As for plants, don't bother with Big Al's unless they have their weekly sales on. Even then, most are still expensive.

Since you're in Whitby, I'd suggest going to Vandermeers in Ajax. They're a huge nursery that carries a decent selection of aquatic plants (more in the summer). Prices are good, and you get a lot more for your dollar than anywhere else. 

I've also got quite a few plants at Petsmart. Pretty small selection, but they've got good prices, especially during sales. Occasionally, you can get an absolute steal too. I got a HUGE Anbias Gracilis for $4. Keep in mind that the Swords are often in rough shape and will need a good trimming. They regrow their leaves pretty fast though. The Whitby location had all their potted plants on sale for $4.99 yesterday. Should still be on. I think I got the last two Melon Swords, but there were still a few other swords left.

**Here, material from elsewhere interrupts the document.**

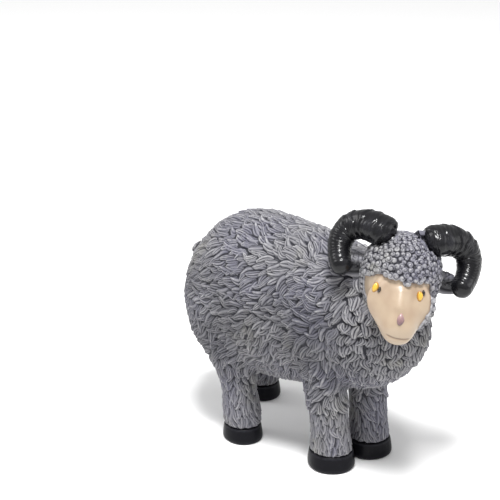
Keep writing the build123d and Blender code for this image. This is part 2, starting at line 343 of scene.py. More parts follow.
def set_attribute(mesh, name, values):
    """Stores one number for each vertex, for the materials to read."""
    attribute = mesh.attributes.get(name) or mesh.attributes.new(name, "FLOAT", "POINT")
    attribute.data.foreach_set("value", values.astype(np.float32))


class HeadFrame:
    """The head's own frame: x to the ram's left, y back, z up, from the middle of the skull."""

    def __init__(self):
        sizes = settings("ram_head")
        turns = ((sizes.turn, "Z"), (sizes.nod, "X"), (sizes.tilt, "Y"))
        matrix = Matrix.Identity(3)
        for angle, axis in turns:
            matrix = matrix @ Matrix.Rotation(angle, 3, axis)
        self.axes = np.array(matrix)
        self.half = np.array((sizes.skull_width, sizes.skull_length, sizes.skull_height)) / 2.0
        reach = np.linalg.norm(self.axes * self.half, axis=1)
        low, high = box_corners("head")
        self.middle = np.array((low[0] + reach[0], low[1] + reach[1], high[2] - reach[2]))

    def inside(self, places):
        """Places of the ornament, in the head's frame."""
        return (places - self.middle) @ self.axes

    def outside(self, places):
        """Places of the head's frame, in the ornament's."""
        return places @ self.axes.T + self.middle

    def away(self, places):
        """1 on the skull's surface, less in it and more outside."""
        return np.linalg.norm(self.inside(places) / self.half, axis=-1)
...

Third option is to go to Menagerie in Toronto. Amazing selection and prices, and there are deals for larger orders.


----------



## BillD (Jun 5, 2006)

The Durham (DRAS) annual auction is coming in a few weeks. April 10 I believe and there are lots of plants in the auction. Towards the end of the day they go very cheaply.


----------



## chriscro (Dec 3, 2010)

i dunno about alot of options 2 54w 48 inch bulbs on a 90gal isn't exactly alot of light....


----------



## 5318008 (Dec 11, 2010)

I've managed to grow many plants with inert substrate as well. You'd just need to keep up with water column dosing. The most important thing is to ensure that you have sufficient co2.


----------



## Antoine Doinel (Dec 20, 2010)

Yeah, but remember that T5HO emits far more lumens per watt. I don't believe some of the claims that it's twice that of T8, but he's probably still on the low end of mid-light. He can't do carpets or anything, but I'd say he has options.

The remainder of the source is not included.